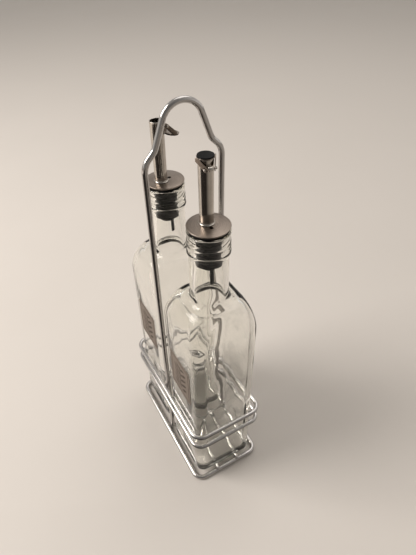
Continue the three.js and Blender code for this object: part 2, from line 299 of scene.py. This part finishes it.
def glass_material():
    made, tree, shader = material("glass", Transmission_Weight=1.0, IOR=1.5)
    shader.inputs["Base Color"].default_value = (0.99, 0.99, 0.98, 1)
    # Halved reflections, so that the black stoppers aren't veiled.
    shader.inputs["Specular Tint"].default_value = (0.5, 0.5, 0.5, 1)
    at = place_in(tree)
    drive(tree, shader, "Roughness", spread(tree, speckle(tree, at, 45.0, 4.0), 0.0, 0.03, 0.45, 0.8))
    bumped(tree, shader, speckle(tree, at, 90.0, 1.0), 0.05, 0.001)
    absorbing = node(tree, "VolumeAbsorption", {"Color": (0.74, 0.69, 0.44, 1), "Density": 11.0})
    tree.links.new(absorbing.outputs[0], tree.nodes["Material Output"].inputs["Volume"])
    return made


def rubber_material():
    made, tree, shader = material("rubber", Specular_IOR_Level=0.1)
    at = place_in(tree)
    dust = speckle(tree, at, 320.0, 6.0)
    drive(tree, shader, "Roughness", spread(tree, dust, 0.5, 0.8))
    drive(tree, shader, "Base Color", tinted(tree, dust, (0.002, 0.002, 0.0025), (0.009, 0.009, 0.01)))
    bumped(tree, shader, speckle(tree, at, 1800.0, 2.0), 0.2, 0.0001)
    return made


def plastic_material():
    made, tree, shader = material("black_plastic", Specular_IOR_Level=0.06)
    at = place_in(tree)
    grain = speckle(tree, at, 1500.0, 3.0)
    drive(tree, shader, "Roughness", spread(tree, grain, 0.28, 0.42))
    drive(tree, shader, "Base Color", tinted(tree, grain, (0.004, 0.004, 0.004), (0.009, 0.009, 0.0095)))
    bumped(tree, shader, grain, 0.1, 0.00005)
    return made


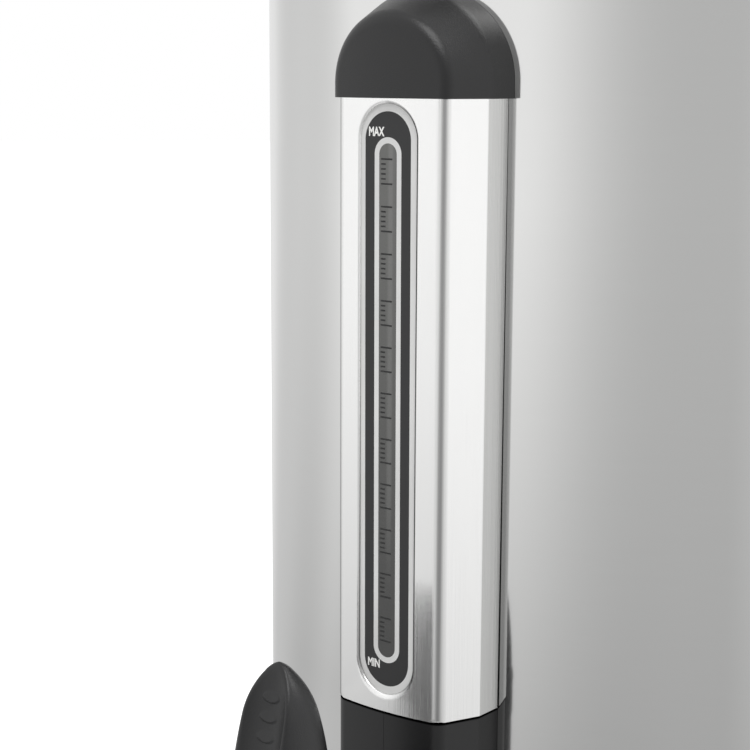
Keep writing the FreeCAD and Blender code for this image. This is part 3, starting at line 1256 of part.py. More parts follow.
****
Each line above must be reproduced exactly as it stands.

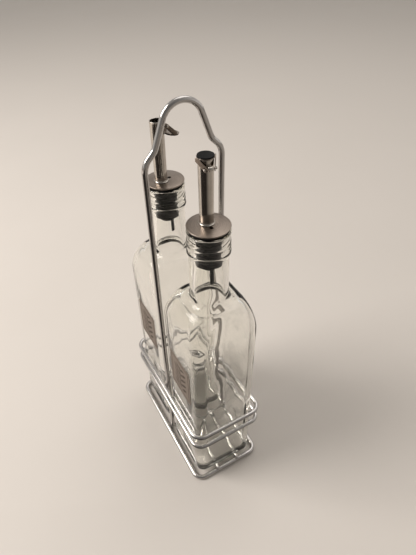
Continue the three.js and Blender code for this object: part 2, from line 299 of scene.py. This part finishes it.
def glass_material():
    made, tree, shader = material("glass", Transmission_Weight=1.0, IOR=1.5)
    shader.inputs["Base Color"].default_value = (0.99, 0.99, 0.98, 1)
    # Halved reflections, so that the black stoppers aren't veiled.
    shader.inputs["Specular Tint"].default_value = (0.5, 0.5, 0.5, 1)
    at = place_in(tree)
    drive(tree, shader, "Roughness", spread(tree, speckle(tree, at, 45.0, 4.0), 0.0, 0.03, 0.45, 0.8))
    bumped(tree, shader, speckle(tree, at, 90.0, 1.0), 0.05, 0.001)
    absorbing = node(tree, "VolumeAbsorption", {"Color": (0.74, 0.69, 0.44, 1), "Density": 11.0})
    tree.links.new(absorbing.outputs[0], tree.nodes["Material Output"].inputs["Volume"])
    return made


def rubber_material():
    made, tree, shader = material("rubber", Specular_IOR_Level=0.1)
    at = place_in(tree)
    dust = speckle(tree, at, 320.0, 6.0)
    drive(tree, shader, "Roughness", spread(tree, dust, 0.5, 0.8))
    drive(tree, shader, "Base Color", tinted(tree, dust, (0.002, 0.002, 0.0025), (0.009, 0.009, 0.01)))
    bumped(tree, shader, speckle(tree, at, 1800.0, 2.0), 0.2, 0.0001)
    return made


def plastic_material():
    made, tree, shader = material("black_plastic", Specular_IOR_Level=0.06)
    at = place_in(tree)
    grain = speckle(tree, at, 1500.0, 3.0)
    drive(tree, shader, "Roughness", spread(tree, grain, 0.28, 0.42))
    drive(tree, shader, "Base Color", tinted(tree, grain, (0.004, 0.004, 0.004), (0.009, 0.009, 0.0095)))
    bumped(tree, shader, grain, 0.1, 0.00005)
    return made


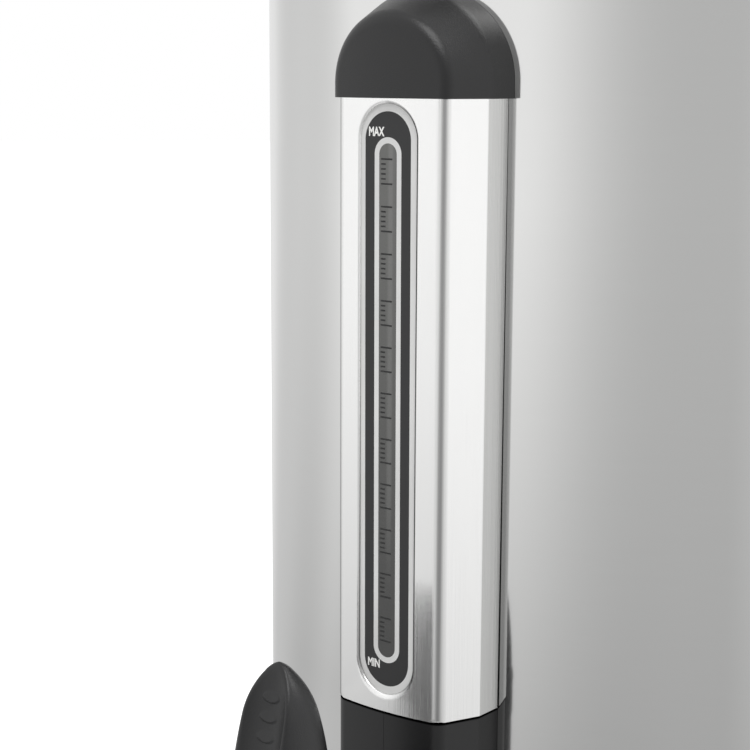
Keep writing the FreeCAD and Blender code for this image. This is part 3, starting at line 1256 of part.py. More parts follow.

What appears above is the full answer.